Hello daddy well today marks the 1 year anniversay of your passing away. It's been an incredibly difficult, lonely and heartbreaking year. Mom and I took Anthony with us today to visit you, isn't he just the best? Dad it breaks my heart that you will never get to hold him, love him and teach him all the wonderful lessons you taught Jordan and I. I miss you so much dad, it just seems like no amount of time is going to make this easier. Everything I do makes me think of you, after all you taught me everything I know. Mom's doing really well, she got to babysit Anthony this week so she's just happy as hell. I took her out for her birthday but this Saturday Jordan, Wendy, Alyssa, Anthony and I are taking her out for a Birthday lunch. Everyone is doing fine-well as fine as one can do when their heart is breaking. Daddy know that everyday that you're not here you are missed and loved every second. Thanks dad for always being there for me, you taught me so much in my life thanks so much.
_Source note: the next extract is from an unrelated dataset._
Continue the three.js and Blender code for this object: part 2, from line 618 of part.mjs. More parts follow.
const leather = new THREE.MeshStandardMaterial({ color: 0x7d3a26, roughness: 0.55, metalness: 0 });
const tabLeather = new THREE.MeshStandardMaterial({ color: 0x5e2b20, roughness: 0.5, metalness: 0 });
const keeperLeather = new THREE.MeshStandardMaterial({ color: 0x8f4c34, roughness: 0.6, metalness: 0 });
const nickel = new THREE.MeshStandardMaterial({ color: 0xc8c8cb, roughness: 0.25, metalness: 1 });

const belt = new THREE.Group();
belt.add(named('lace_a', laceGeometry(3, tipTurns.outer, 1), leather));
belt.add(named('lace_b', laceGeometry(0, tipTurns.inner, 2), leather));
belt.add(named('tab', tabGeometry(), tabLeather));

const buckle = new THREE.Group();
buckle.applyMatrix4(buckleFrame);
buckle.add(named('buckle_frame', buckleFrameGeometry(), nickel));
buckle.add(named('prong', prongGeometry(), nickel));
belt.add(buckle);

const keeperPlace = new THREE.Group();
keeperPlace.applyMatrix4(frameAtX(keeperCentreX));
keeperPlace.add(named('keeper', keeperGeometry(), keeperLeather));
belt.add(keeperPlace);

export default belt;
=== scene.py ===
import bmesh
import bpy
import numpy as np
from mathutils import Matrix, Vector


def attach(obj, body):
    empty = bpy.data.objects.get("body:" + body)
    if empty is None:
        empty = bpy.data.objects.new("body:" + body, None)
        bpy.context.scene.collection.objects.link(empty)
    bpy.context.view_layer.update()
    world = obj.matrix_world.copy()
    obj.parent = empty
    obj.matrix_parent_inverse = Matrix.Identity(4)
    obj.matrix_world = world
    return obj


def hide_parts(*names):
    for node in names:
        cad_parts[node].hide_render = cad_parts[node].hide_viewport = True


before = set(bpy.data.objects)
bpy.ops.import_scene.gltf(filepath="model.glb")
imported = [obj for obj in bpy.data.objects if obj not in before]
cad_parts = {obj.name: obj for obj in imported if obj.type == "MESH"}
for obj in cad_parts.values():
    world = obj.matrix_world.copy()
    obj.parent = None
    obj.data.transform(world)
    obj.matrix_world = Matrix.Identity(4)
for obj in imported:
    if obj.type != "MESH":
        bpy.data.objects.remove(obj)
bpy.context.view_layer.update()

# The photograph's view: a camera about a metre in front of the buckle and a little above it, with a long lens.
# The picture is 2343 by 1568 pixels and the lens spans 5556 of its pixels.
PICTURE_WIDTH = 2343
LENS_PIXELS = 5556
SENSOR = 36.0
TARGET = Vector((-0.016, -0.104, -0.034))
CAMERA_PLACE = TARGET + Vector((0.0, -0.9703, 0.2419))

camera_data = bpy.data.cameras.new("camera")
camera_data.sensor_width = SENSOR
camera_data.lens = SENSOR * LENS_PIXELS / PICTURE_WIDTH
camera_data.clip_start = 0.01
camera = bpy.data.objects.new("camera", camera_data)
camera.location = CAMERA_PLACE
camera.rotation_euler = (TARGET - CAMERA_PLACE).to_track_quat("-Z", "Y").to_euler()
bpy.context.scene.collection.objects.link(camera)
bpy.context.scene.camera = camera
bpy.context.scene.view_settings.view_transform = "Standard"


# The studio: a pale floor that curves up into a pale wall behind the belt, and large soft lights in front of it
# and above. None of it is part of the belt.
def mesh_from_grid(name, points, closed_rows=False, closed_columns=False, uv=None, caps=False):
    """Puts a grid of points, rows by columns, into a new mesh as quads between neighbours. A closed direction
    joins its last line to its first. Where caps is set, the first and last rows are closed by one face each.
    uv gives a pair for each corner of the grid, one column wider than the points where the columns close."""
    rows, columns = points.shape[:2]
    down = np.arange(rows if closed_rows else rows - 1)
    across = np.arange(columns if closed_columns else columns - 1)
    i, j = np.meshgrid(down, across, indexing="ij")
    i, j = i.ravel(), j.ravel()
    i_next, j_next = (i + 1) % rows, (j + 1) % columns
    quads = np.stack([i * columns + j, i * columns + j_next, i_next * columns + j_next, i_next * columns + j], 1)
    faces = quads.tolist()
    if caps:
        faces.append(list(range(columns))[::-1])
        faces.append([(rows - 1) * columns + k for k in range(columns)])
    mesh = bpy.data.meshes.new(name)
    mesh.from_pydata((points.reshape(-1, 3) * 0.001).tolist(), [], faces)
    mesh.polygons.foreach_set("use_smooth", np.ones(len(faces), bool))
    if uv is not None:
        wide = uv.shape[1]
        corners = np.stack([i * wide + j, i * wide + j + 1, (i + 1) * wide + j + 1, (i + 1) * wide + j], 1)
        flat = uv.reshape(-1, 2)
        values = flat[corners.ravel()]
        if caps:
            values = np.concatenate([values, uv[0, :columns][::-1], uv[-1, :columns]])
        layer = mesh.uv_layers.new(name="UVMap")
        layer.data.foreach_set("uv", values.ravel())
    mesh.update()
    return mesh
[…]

I hope you knew that I was always so proud to call you dad-I loved you so much it's like a piece of my sould died the day you passed away. Well I'm rambling on tonite I know so I'm going to sign off for now. Give everyone a hug and kiss for me, tell Casper, Lucky and Brandy Lee to take good care of you. Until God Calls Me Home know that you are loved and missed every second of every day. I love you daddy h & s, your "little" girl Nancy

 

Survived by:

His loving and wonderful wife of 54 years Ruth, his sons Mario Jr and Steven, his daughters Nancy, Charlene and Gwen, his grandson Jordan and his family-Wendy, Alyssa and Anthony and many more relatives of which there are too many to list, all of whom loved him dearly.